The two chat like bashful kids, they openly gaze at each other, and linger when they time comes for them to part. There is an almost palpable tension between the two when they are close, that aching love that makes you want to physically embrace a person and never let go. It causes them to flout social conventions and so we watch as Otama risks Suezo’s wrath and Okada seems to reciprocate. And yet we know it is impossible. Other characters warn them. Their lives are too different. How will they live? We wonder, can the two be happy together? As one of Okada’s friends says, “neither you nor I are free from the restrictions of the Meiji era.” Whether that restriction is poverty or gender roles, both are hard to escape.
This content is ripe for melodrama but everything is restrained. Words and actions are laced with ambiguity and we focus more on body language and facial expressions that tell a closer version of the truth. There is a frankness about sex that makes this believable and the drama darker but the most powerful moments are the exchange of gazes between people who love each other and people who despise each other.
Shiro Toyoda uses plenty of close-ups on the faces to show us world’s of experiences and thoughts. The lined and sly face of the old marriage broker with her disingenuous smiles, Suezo’s sharp features that suggest jealousy, ruthlessness but also regret. As for Takamine, her angelic face radiates with a range of emotions that will bowl viewers over. Up there with Setsuko Hara and Ayako Wakao, Takamine played a range of characters but does a good deal with suffering women. Her face relays depths of emotion which the camera gets to zoom in on as she aspires to love, the background going black behind her as we focus on her visage. It eventually buckles with frustration and disappointment and resolves itself with resignation over the course of the film and it is quite moving to see a woman accept her sad fate. Indeed, we feel everyone’s emotions keenly through the screen. We understand their social situations, and feel the desire for a true love that Otama feels. Alas, they cannot escape their place and some haunting words from Otama’s father come back.
“No matter how much we dwell on it, there’s nothing we can do about it.”

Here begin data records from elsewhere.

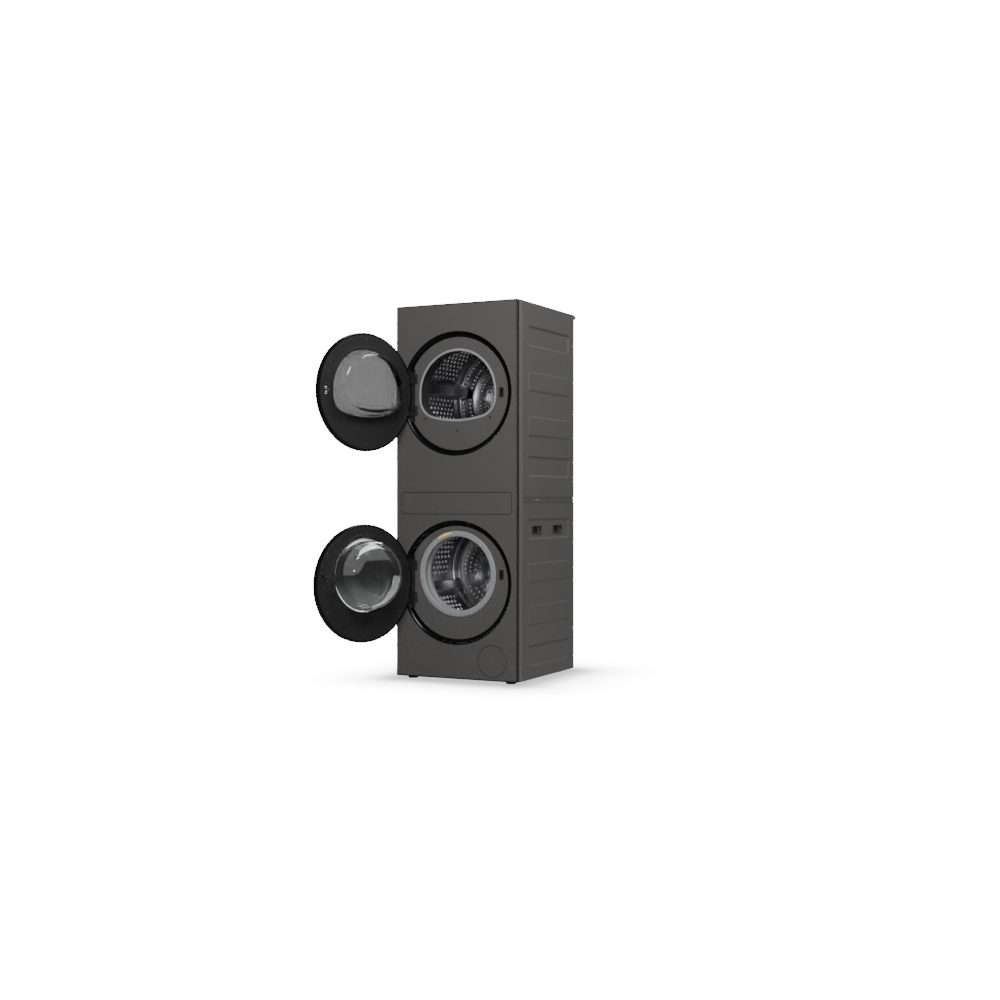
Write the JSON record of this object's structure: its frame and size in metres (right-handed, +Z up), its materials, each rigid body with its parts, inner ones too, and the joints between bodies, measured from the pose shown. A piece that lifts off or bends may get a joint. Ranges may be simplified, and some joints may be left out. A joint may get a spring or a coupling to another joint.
{
  "type": "laundry tower",
  "caption": "Free-standing laundry tower: a front-loading washer below a heat-pump dryer behind one tall front panel, both round doors standing open.",
  "frame": {"origin": "on the floor, under the middle of the cabinet's width and depth (open doors not counted)", "axes": "+Z up, -Y the front with the doors, +X to the right seen from the front; the doors hinge at -X"},
  "size_m": [0.7363, 1.0971, 1.655],
  "materials": {
    "panel_grey": "satin dark grey coat on steel",
    "post_grey": "satin dark grey coat on steel",
    "black_frame": "satin black",
    "gloss_black": "gloss black",
    "liner_black": "soft gloss black",
    "zinc": "zinc-plated",
    "rear_grey": "satin grey",
    "feet_black": "matte",
    "plastic_black": "matte",
    "plastic_white": "matte",
    "plastic_grey": "matte",
    "seal_grey": "matte light grey",
    "lamp_lens": "frosted",
    "tub_plastic": "mineral-filled plastic",
    "ballast": "rough cast",
    "stainless": "polished stainless steel",
    "bearing_steel": "ground",
    "copper": "varnished windings",
    "aluminium_cast": "as cast",
    "belt_rubber": "ribbed",
    "tinted_glass": "tinted",
    "clear_glass": "clear",
    "steel_black": "black coat on steel"
  },
  "bodies": {
    "cabinet": {"levelling_feet": "feet_black", "base_pan": "rear_grey", "washer_side_panels": "panel_grey", "dryer_side_panels": "panel_grey", "rear_panels": "rear_grey", "corner_posts": "post_grey", "stacking_frame": "panel_grey", "top_cover": "panel_grey", "front_frame": "black_frame", "front_panel": "panel_grey", "control_panel": "panel_grey", "dish_screws": "steel_black", "case_screws": "zinc", "rear_fittings": "plastic_black", "door_trim_rings": "gloss_black", "hinge_brackets": "steel_black", "door_strikes": "plastic_black", "dryer_dish": "panel_grey", "dryer_throat_seal": "seal_grey", "washer_dish": "panel_grey", "washer_gasket": "seal_grey", "drum_lamp": "lamp_lens", "tub_front": "tub_plastic", "tub_rear": "tub_plastic", "counterweight": "ballast", "tub_suspension": "zinc", "drum_bearings": "bearing_steel", "motor_stator": "copper", "drain_pump": "plastic_grey", "inlet_valves": "plastic_white", "drawer_housing": "plastic_white", "dryer_base": "plastic_grey", "heat_pump": "plastic_grey", "front_bulkhead": "plastic_black", "rear_bulkhead": "zinc", "dryer_motor": "zinc", "dryer_belt": "belt_rubber"},
    "washer_drum": {"washer_drum": "stainless", "washer_lifters": "stainless", "drum_spider": "aluminium_cast", "motor_rotor": "zinc"},
    "dryer_drum": {"dryer_drum": "stainless", "dryer_lifters": "stainless"},
    "blower": {"blower_shaft": "plastic_grey"},
    "drawer": {"detergent_drawer": "plastic_white", "drawer_front": "panel_grey"},
    "filter_cover": {"filter_cover": "panel_grey"},
    "pump_filter": {"pump_filter": "plastic_grey"},
    "lint_filter": {"lint_filter": "plastic_black"},
    "dryer_door": {"dryer_door_frame": "gloss_black", "dryer_door_window": "tinted_glass", "dryer_door_liner": "liner_black", "dryer_door_glass": "clear_glass", "dryer_door_arms": "steel_black"},
    "dryer_hook": {"dryer_door_hook": "steel_black"},
    "washer_door": {"washer_door_frame": "gloss_black", "washer_door_window": "tinted_glass", "washer_door_liner": "liner_black", "washer_door_glass": "clear_glass", "washer_door_arms": "steel_black"},
    "washer_hook": {"washer_door_hook": "steel_black"}
  },
  "joints": [
    {"name": "dryer_door_hinge", "type": "hinge", "parent": "cabinet", "child": "dryer_door", "pos_m": [-0.241, -0.3055, 1.259], "axis": [0, 0, -1], "range_deg": [-110, 15]},
    {"name": "washer_door_hinge", "type": "hinge", "parent": "cabinet", "child": "washer_door", "pos_m": [-0.241, -0.3055, 0.433], "axis": [0, 0, -1], "range_deg": [-112, 13]},
    {"name": "dryer_hook_pivot", "type": "hinge", "parent": "dryer_door", "child": "dryer_hook", "pos_m": [-0.39166, -0.73699, 1.257], "axis": [0, 0, 1], "range_deg": [0, 8], "stiffness_Nm_per_rad": 0.6, "springref_deg": -5.73},
    {"name": "washer_hook_pivot", "type": "hinge", "parent": "washer_door", "child": "washer_hook", "pos_m": [-0.40663, -0.73147, 0.471], "axis": [0, 0, 1], "range_deg": [0, 8], "stiffness_Nm_per_rad": 0.6, "springref_deg": -5.73},
    {"name": "washer_drum_spin", "type": "hinge", "parent": "cabinet", "child": "washer_drum", "pos_m": [0, -0.0525, 0.471], "axis": [0, 1, 0], "continuous": true},
    {"name": "dryer_drum_spin", "type": "hinge", "parent": "cabinet", "child": "dryer_drum", "pos_m": [0, -0.0025, 1.262], "axis": [0, 1, 0], "continuous": true},
    {"name": "blower_spin", "type": "hinge", "parent": "cabinet", "child": "blower", "pos_m": [-0.205, -0.0025, 0.925], "axis": [0, 1, 0], "continuous": true},
    {"name": "drawer_slide", "type": "slide", "parent": "cabinet", "child": "drawer", "axis": [0, -1, 0], "range_m": [0, 0.185]},
    {"name": "filter_cover_hinge", "type": "hinge", "parent": "cabinet", "child": "filter_cover", "pos_m": [0.098, -0.2945, 0.098], "axis": [0, 0, -1], "range_deg": [0, 90]},
    {"name": "pump_filter_turn", "type": "hinge", "parent": "cabinet", "child": "pump_filter", "pos_m": [0.178, -0.2425, 0.098], "axis": [0, 1, 0], "range_deg": [-90, 0]},
    {"name": "lint_filter_slide", "type": "slide", "parent": "cabinet", "child": "lint_filter", "axis": [0, 0, 1], "range_m": [0, 0.11]}
  ],
  "couplings": [
    {"joint": "blower_spin", "follows": "dryer_drum_spin", "ratio": 22.5}
  ]
}
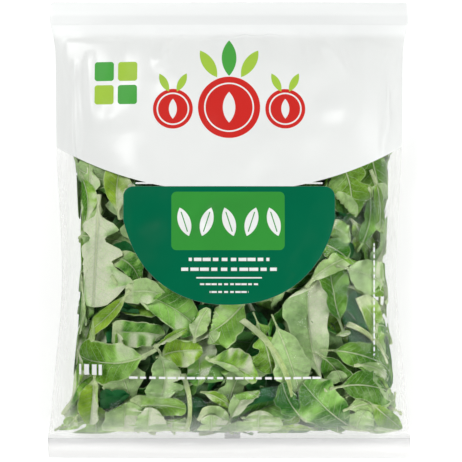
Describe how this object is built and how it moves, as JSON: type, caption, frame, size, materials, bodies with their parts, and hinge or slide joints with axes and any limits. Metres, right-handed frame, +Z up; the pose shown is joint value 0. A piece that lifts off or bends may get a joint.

Released in the same year as Ugetsu Monogatari (Kenji Mizoguchi) and Tokyo Story (Yasujiro Ozu), it doesn’t get much press but was recently given a profile boost, along with An Inlet of Muddy Water (Tadashi Imai), with some festivals around the world screening it to celebrate Japanese actresses. This is one of Hideko Takamine’s best works and is definitely worth checking out for the human drama, the beautiful period details and sense of society seen on screen.